Indemnification challenges for Web3 Directors and Officers

By 12 September 2023Blog, Uncategorized

A Directors and Officers Liability (D&O) insurance policy provides coverage for defence costs and damages arising from civil/criminal/regulatory actions (referred to as an ‘action’ in this article) brought against a company’s directors/officers as well as in certain scenarios against the company itself. A D&O policy comprises three parts:

  • Side A covers the directors/officers personally (i.e. protects their personal assets) if the company can’t or won’t indemnify them in the event an action is brought against them.
  • Side B covers the legal costs incurred by the company when defending directors/officers from an action.
  • Side C covers security-related actions against the company.

In this article, we’ll focus on protecting directors/officers if an action is brought against them for actual or alleged wrongdoing when managing a Web3 company, and we’ll explore the concept of presumptive indemnification and its impact on a D&O insurance policy. 

New company – standard articles?  

When an action is brought against a director/officer by internal parties (other directors/officers or employees) or external parties (investors, regulators, suppliers, customers for non-service-related issues and any other third party), an action can often result in personal liability which subjects directors/officers personal assets to potentially significant loss if a company is unable/unwilling to defend the director/officer.

Web3 firms are especially vulnerable to actions due to an evolving regulatory landscape, fast burn rate of capital, volatile business models and high staff turnover. There is little (but rapidly growing) legal or regulatory precedent in actions and investigations in the running of Web3 firms.

Because the industry is developing at a rapid pace and, in some cases, still finding its feet, some of the most common actions are for deceptive or false advertising, misrepresentation, breach of contract, and non-compliance with money laundering and securities regulations. Actions are often brought simply because a firm has not reacted fast enough to changing business conditions.

Given the volatility of the marketplace, the financial performance of Web3 firms can fluctuate widely, and the presumption of wrongdoing can be more prevalent. Therefore, the directors and officers should ensure their articles of association or equivalent provide specific indemnification provisions to protect them in this fast-paced environment.

In some cases, Web3 directors/officers can find themselves with little protection from their company to the extent that they will only be indemnified by the company if after final adjudication they are found innocent of the accusation. This leaves Web3 directors/officers in an uncertain position, as they may have to defend the action themselves which could expose their personal assets.

What is presumptive indemnification in D&O insurance?

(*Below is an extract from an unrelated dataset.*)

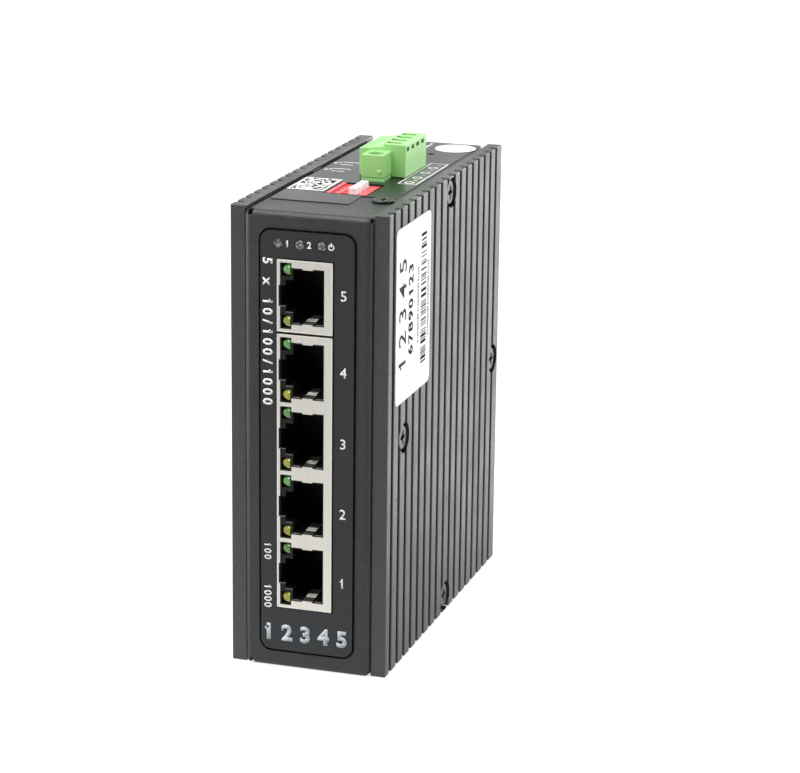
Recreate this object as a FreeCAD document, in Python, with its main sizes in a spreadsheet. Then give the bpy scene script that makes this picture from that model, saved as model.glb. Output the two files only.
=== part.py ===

This clause assumes that a company will indemnify its directors/officers to the “fullest extent permitted by law”. In other words, it does not matter what the company actually states in its articles of association indemnification provisions, insurers expect the company to go beyond that to the maximum extent permissible.

With this clause in place, when a claim is made, the D&O insurance only covers claims relating to matters where the director/officer was indemnified by the company or where the company was able to indemnify the director/officer, leaving the directors/officers exposed to significant personal liability if the articles of the company do not require the company to defend the director/officer.

Web3 directors/officers need to be aware of any limitations in the indemnification provided by their company. Any ambiguity or omissions could lead to uninsured liability in the event of a claim, and without maximum protection permissible under law, Web3 directors/officers could face a large, uninsured loss because of presumptive indemnification clauses.

Some D&O insurance policies will include a presumptive indemnification clause. The example here requires the company to indemnify the Director/Officer even if the articles may state the opposite:

“The Named Insured and any other Company agree to indemnify the Insured Persons, including the advancement of Claim Expenses incurred by the Insured Persons to the fullest extent permitted by law or the functional or foreign equivalent.”

Side A D&O will protect directors/officers when they are not indemnified by their company. Scenarios where indemnification might not be available to a director/officer include bankruptcy, regulatory proceedings, criminal allegations, and acts of ‘bad faith; however, in circumstances where the company can indemnify a director/officer and chose not to, then the director/officer may find there is limited access to coverage.

As Web3 grows in popularity and becomes more mainstream, it is crucial for Web3 firms to maintain and monitor sufficient levels of D&O coverage. Elmore strongly encourages any firm, whether operating in Web3 or not, to be aware of indemnification clauses both in their company articles and in insurance and ensure that the right level of protection is in place.